* _Task to complete_
Identify each line holding the string "from" and copy it.

**** Dataset extract ****

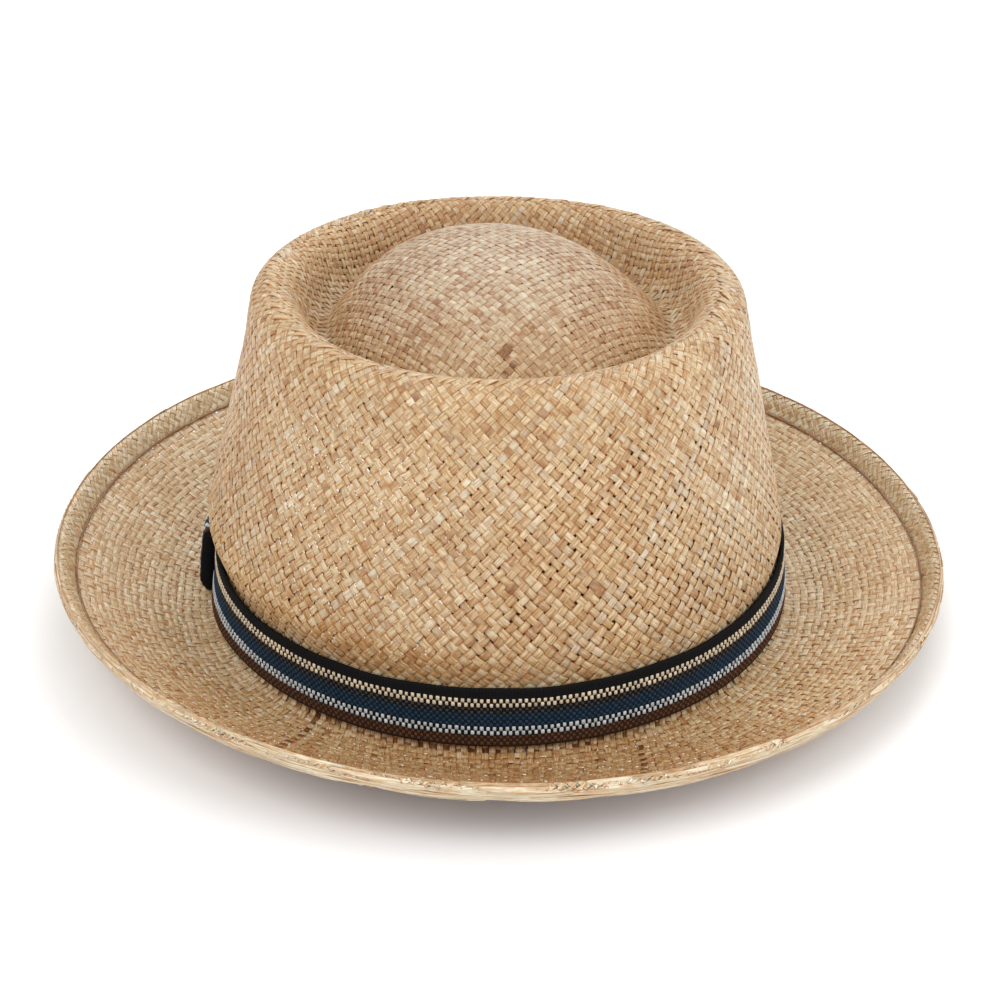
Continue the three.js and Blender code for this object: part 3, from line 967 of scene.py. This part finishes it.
def float_mesh(name, count, place, width_mm, flip=False, stitch=None):
    """Floats as small pads. place(t, across, lift) gives points, t in steps along the ribbon."""
    grid_x, grid_y = (g.ravel() for g in np.meshgrid(PAD, PAD, indexing="ij"))
    inner = (np.abs(grid_x) < 0.9) & (np.abs(grid_y) < 0.9)
    corner = (np.abs(grid_x) > 0.9) & (np.abs(grid_y) > 0.9)
    grid_x, grid_y = (np.where(corner, grid * PAD_CORNER, grid) for grid in (grid_x, grid_y))
    verts, colours = [], []
    for row, (across, colour, width, height, lift) in enumerate(FLOATS):
        t = (np.arange(count) + (0.5 if row % 2 else 0.0) + rng.normal(0, 0.025, count))[:, None]
        size = 1 + each(count, 0.05)
        x = t + grid_x * width / 2 / FLOAT_STEP * size
        y = across + grid_y * height / 2 / width_mm * size + each(count, 0.0022)
        z = np.where(inner, lift, PAD_SINK) * (1 + each(count, 0.1)) + CLOTH_SWELL
        verts.append(place(x, y, z).reshape(-1, 3))
        tint = np.clip(np.array(colour) * (1 + each(count, 0.10)), 0, 1)
        colours.append(np.repeat(np.c_[tint, np.ones(count)], len(grid_x), 0))
    if stitch is not None:
        t, across, colour, width, height, lift = stitch
        x = t + grid_x * width / 2 / FLOAT_STEP
        y = across + (grid_y * height + grid_x * 0.3) / 2 / width_mm
        z = np.where(inner, lift, PAD_SINK) + CLOTH_SWELL
        verts.append(place(x[None], y[None], z[None]).reshape(-1, 3))
        colours.append(np.repeat([(*colour, 1.0)], len(grid_x), 0))
    verts, colours = np.concatenate(verts), np.concatenate(colours)
    index = np.arange(len(verts)).reshape(-1, 4, 4)
    faces = np.stack([index[:, :-1, :-1], index[:, 1:, :-1], index[:, 1:, 1:], index[:, :-1, 1:]], -1)
    if flip:
        faces = faces[..., ::-1]
    return mesh_object(name, verts, faces.reshape(-1, 4), None, {"tint": colours})


band_angles = np.linspace(0, TAU, 600, endpoint=False)
# One golden stitch at the right: angle in steps, place across, colour, width, height and lift
STITCH = (346.5 / 360 * CHECKS, 0.10, (0.42, 0.24, 0.10), 1.5, 0.55, 0.3)
BAND_ACROSS = [0.0, 0.012, 0.06, 0.12, 0.2, 0.3, 0.4, 0.5, 0.6, 0.7, 0.8, 0.9, 0.96, 0.988, 1.0]
band = ribbon_body(
    "ribbon_band_cloth", lambda across, lift: band_point(band_angles, across, lift), BAND_ACROSS,
    BAND_LENGTH, True)
band_floats = float_mesh(
    "ribbon_band_floats", CHECKS, lambda t, across, lift: band_point(t / CHECKS * TAU, across, lift),
    BAND_HEIGHT, stitch=STITCH)

# Keeper: a short piece of the same ribbon folded several times over the band at the left, where it hides
# the join. It is thick enough to stand off the crown, and its stripes run up and down. Its black sides,
# where the loop opens, are painted shade.
KEEPER_WIDTH = 14.0
KEEPER_THICKNESS = 0.9
KEEPER_BULGE = 3.6
KEEPER_RISE = 0.8
PATH_STEP = 0.5
# Height as a share of the band's, and swell as a share of the bulge
KEEPER_FACE = [(0.0, 0.60), (0.14, 0.95), (0.36, 1.0), (0.68, 0.90), (1.0, 0.38)]


def keeper_path():
    """Way out from the crown's foot, and height, along the keeper's outer face from its foot up."""
    left = np.array([math.pi])
    foot = BAND_LIFT - CLEARANCE - KEEPER_THICKNESS
    head = BAND_TOP + CLEARANCE + KEEPER_THICKNESS + KEEPER_RISE
    tuck_low = float(crown_out(left, foot)[0]) + CLEARANCE
    tuck_high = float(crown_out(left, head)[0]) + CLEARANCE
    path = [(tuck_low + 0.4, foot + 0.35)]
    for level, swell in KEEPER_FACE:
        face = crown_out(left, BAND_LIFT + level * BAND_HEIGHT)[0]
        out = face + CLEARANCE * 2 + BAND_THICKNESS + swell * KEEPER_BULGE + KEEPER_THICKNESS
        path.append((float(out), foot + (head - foot) * level))
    path.insert(1, (path[1][0] - 0.9, foot + 0.05))
    path[2] = (path[2][0], foot + 1.0)
    path.append((path[-1][0] - 0.9, head + 0.1))
    path.append((tuck_high, head - 0.2))
    return smooth_path(path, PATH_STEP)


KEEPER_PATH = keeper_path()
KEEPER_LENGTH = PATH_STEP * (len(KEEPER_PATH) - 1)
KEEPER_TURN = math.asin(KEEPER_WIDTH / 2 / HALF_Y)
slope = unit(np.gradient(KEEPER_PATH, axis=0))
KEEPER_OUT = np.stack([slope[:, 1], -slope[:, 0]], 1)


def keeper_point(way, across, lift):
    """A point on the keeper: way in mm up its outer face, across from its far edge, 0, to its near.
    With a lift below 0 it is the point behind, next to the band."""
    at = np.clip(way / PATH_STEP, 0, len(KEEPER_PATH) - 1.001)
    k = np.floor(at).astype(int)
    t = (at - k)[..., None]
    spot = KEEPER_PATH[k] * (1 - t) + KEEPER_PATH[k + 1] * t
    face = KEEPER_OUT[k] * (1 - t) + KEEPER_OUT[k + 1] * t
    if np.ndim(lift) == 0 and lift < 0:
        out, height = spot[..., 0], spot[..., 1]
        behind = crown_out(np.full(out.shape, math.pi), height) + 2 * CLEARANCE + BAND_THICKNESS
        height = np.clip(height, BAND_LIFT - CLEARANCE, BAND_TOP + CLEARANCE)
        spot = np.stack([np.minimum(out, behind), height], -1)
    else:
        spot = spot + face * np.asarray(lift)[..., None]
    angle = math.pi + KEEPER_TURN * (2 * np.broadcast_to(across, spot[..., 0].shape) - 1)
    return oval(angle, spot[..., 0], spot[..., 1])


# The keeper's cloth swells less than the band's, and its floats stand out more
KEEPER_SWELL = 0.8
KEEPER_FLOAT_LIFT = 1.6
FIRST_FLOAT = 0.6
keeper_ways = np.arange(0, KEEPER_LENGTH, PATH_STEP)
keeper = ribbon_body(
    "ribbon_keeper_cloth",
    lambda across, lift: keeper_point(keeper_ways, across, lift * KEEPER_SWELL), BAND_ACROSS,
    KEEPER_LENGTH, False)
keeper_floats = float_mesh(
    "ribbon_keeper_floats", int(KEEPER_LENGTH / FLOAT_STEP) - 1,
    lambda t, across, lift: keeper_point((t + FIRST_FLOAT) * FLOAT_STEP, across, lift * KEEPER_FLOAT_LIFT),
    KEEPER_WIDTH, flip=True)

for piece, node in ((band, "ribbon_band"), (band_floats, "ribbon_band"),
                    (keeper, "ribbon_keeper"), (keeper_floats, "ribbon_keeper")):
    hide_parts(node)
    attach(piece, "root")

# Looks of the ribbon: matt thread. Fine ribs run across the ground weave, whose stripes follow the floats'
# colours, darker. The ribs' grooves are painted darker as painted shade, and the cloth is mottled.
RIB_PITCH = 0.97
GROUND_THREADS = 26
BLACK_GROUND = (0.0050, 0.0052, 0.0058, 1.0)
NAVY_GROUND = (0.0050, 0.0110, 0.0200, 1.0)
BROWN_GROUND = (0.026, 0.013, 0.008, 1.0)


def ribbon_material():
    material, shader, start = new_material("ribbon")
    uv = start.node("ShaderNodeUVMap", {"uv_map": "UVMap"})
    along_it, across = (uv.node("ShaderNodeSeparateXYZ", None, {0: uv}, output=axis) for axis in "XY")
    ribs = (along_it * (TAU / RIB_PITCH)).math("SINE") * 0.5 + 0.5
    threads = (across * (TAU * GROUND_THREADS)).math("SINE") * 0.5 + 0.5
    noise = uv.noise(2.2, 3.0, "2D")
    navy = across.between(0.42, 0.43) * (1 - across.between(0.64, 0.65))
    brown = across.between(0.80, 0.81)
    ground = brown.mix(navy.mix(BLACK_GROUND, NAVY_GROUND), BROWN_GROUND)
    # Painted shade in the rib grooves, and a mottle over the cloth
    rib_shade_and_mottle = grey(noise * 0.8 + ribs * 0.35 + 0.45)
    height = ribs * 0.6 + threads * 0.4 + noise * 0.4
    feed(shader, {
        "Base Color": ground.times(rib_shade_and_mottle), "Roughness": 0.9, "Specular IOR Level": 0.12,
        "Normal": height.bump(0.8, 0.0002),
    })
    return material


def float_material():
    material, shader, start = new_material("ribbon_floats")
    tint = start.node("ShaderNodeAttribute", {"attribute_name": "tint"})
    twist = start.node("ShaderNodeTexCoord", output="Object").noise(2600.0, 2.0)
    feed(shader, {
        "Base Color": tint.times(grey(twist * 0.7 + 0.65)), "Roughness": 0.8, "Specular IOR Level": 0.25,
        "Normal": twist.bump(0.5, 0.0001),
    })
    return material


ribbon = ribbon_material()
floats = float_material()
for piece, material in ((band, ribbon), (keeper, ribbon), (band_floats, floats), (keeper_floats, floats)):
    piece.data.materials.append(material)

# Setting: a pale floor that runs far out under the hat, on which it casts a soft shadow, in a white
# studio lit by wide soft lights from all sides.
FLOOR_SIZE = 12
FLOOR_COLOUR = (0.90, 0.90, 0.90, 1.0)
STUDIO_STRENGTH = 0.95
bpy.ops.mesh.primitive_plane_add(size=FLOOR_SIZE)
floor = bpy.context.object
floor.name = "floor"
floor_material, floor_shader, _ = new_material("floor")
feed(floor_shader, {"Base Color": FLOOR_COLOUR, "Roughness": 0.9, "Specular IOR Level": 0.1})
floor.data.materials.append(floor_material)

world = bpy.data.worlds.new("studio")
world.use_nodes = True
feed(world.node_tree.nodes["Background"], {"Color": (1.0, 1.0, 1.0, 1.0), "Strength": STUDIO_STRENGTH})
scene.world = world

# Lights: name, place and power in watts. All are squares of one size, aimed at the crown.
LIGHT_SIZE = 0.9
LIGHT_AIM = Vector((0, 0, 0.06))
for name, place, power in (
    ("key", (-0.75, -0.70, 1.15), 7.5),
    ("fill", (1.00, -0.45, 0.75), 6.0),
    ("back", (0.2, 1.0, 1.1), 6.0),
    ("front", (0.0, -1.1, 0.20), 3.0),
):
    data = bpy.data.lights.new(name, "AREA")
    data.shape = "SQUARE"
    data.size = LIGHT_SIZE
    data.energy = power
    light = bpy.data.objects.new(name, data)
    scene.collection.objects.link(light)
    light.location = place
    light.rotation_euler = (LIGHT_AIM - Vector(place)).to_track_quat("-Z", "Y").to_euler()

# Camera: in front of the hat and over it, as fitted to the photograph's ovals, and rolled a little.
ELEVATION = math.radians(27.60)
DISTANCE = 0.76715
TARGET = Vector((0.00008, 0.0, 0.03049))
ROLL = math.radians(-0.33)
camera_data = bpy.data.cameras.new("camera")
camera_data.sensor_width = 36.0
camera_data.lens = 86.436
camera = bpy.data.objects.new("camera", camera_data)
scene.collection.objects.link(camera)
offset = Vector((0, -math.cos(ELEVATION), math.sin(ELEVATION))) * DISTANCE
turn = (-offset).to_track_quat("-Z", "Y").to_matrix().to_4x4()
camera.matrix_world = Matrix.Translation(TARGET + offset) @ turn @ Matrix.Rotation(ROLL, 4, "Z")
scene.camera = camera
scene.view_settings.view_transform = "Standard"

****

* _Result of this exercise_
Continue the three.js and Blender code for this object: part 3, from line 967 of scene.py. This part finishes it.
    """Way out from the crown's foot, and height, along the keeper's outer face from its foot up."""
    """A point on the keeper: way in mm up its outer face, across from its far edge, 0, to its near.
# studio lit by wide soft lights from all sides.